I would even argue that I thrive. I don't want to sound like I'm complaining; for the most part my life is wonderful, ideal, far better than I deserve. I am close to my family who loves me. I have so many loyal friends who love me. UNLV is paying me to write fiction. I am incredibly grateful for all that I have.

Maybe I'm so grateful because of my anxiety. You learn to appreciate what you have when, on a frequent basis, you're convinced that you're dying and that you're going to lose it all.

***

Those close to me know I'm not very good at watching movies. I completely missed many films that were ubiquitous throughout my youth. I liked Aladdin and Jumanji when I was little. I saw Dead Poets Society once in high school. I never saw Mrs. Doubtfire.

Robin Williams positively impacted so many people, he brought so much joy to people. He was beloved, and what I find so heart-wrenching about his death is that he probably knew perfectly well he was beloved a million times over--he just couldn't feel that love. This is mere speculation on my part, but speaking from the point of view of someone with anxiety, I can say that when you have mental problems like these, what you know and what you feel don't often align. When I'm having a panic attack, there's always a part of me that knows it's a panic attack and nothing more. That rational part of my brain remains. But it doesn't matter, because I feel like I'm dying, and the feelings usually win.

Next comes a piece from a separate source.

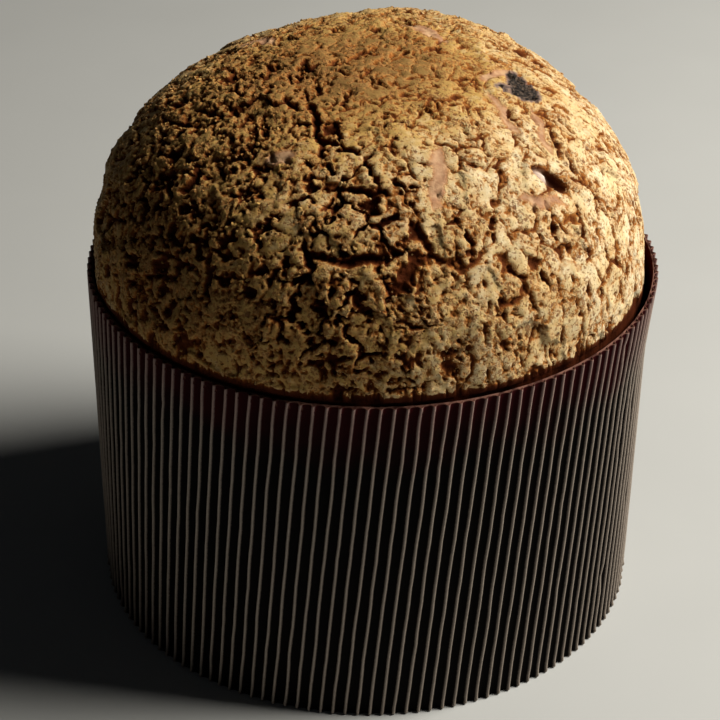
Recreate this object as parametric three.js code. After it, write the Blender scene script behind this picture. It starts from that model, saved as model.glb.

I hate that people only pay attention to depression and anxiety when a celebrity dies. Robin Williams' death is undoubtedly a tragedy; the world has lost a good man and a great talent. But you know who else has mental health problems? People you know. A friend, a teacher, a coworker, a parent. Me. Anxiety and depression are common, and nobody ever wants to talk about it. Society shames those of us who struggle with it into keeping quiet. People use "crazy" as an insult.

I'm sick of it, so I'm talking about it. You should talk about it, too.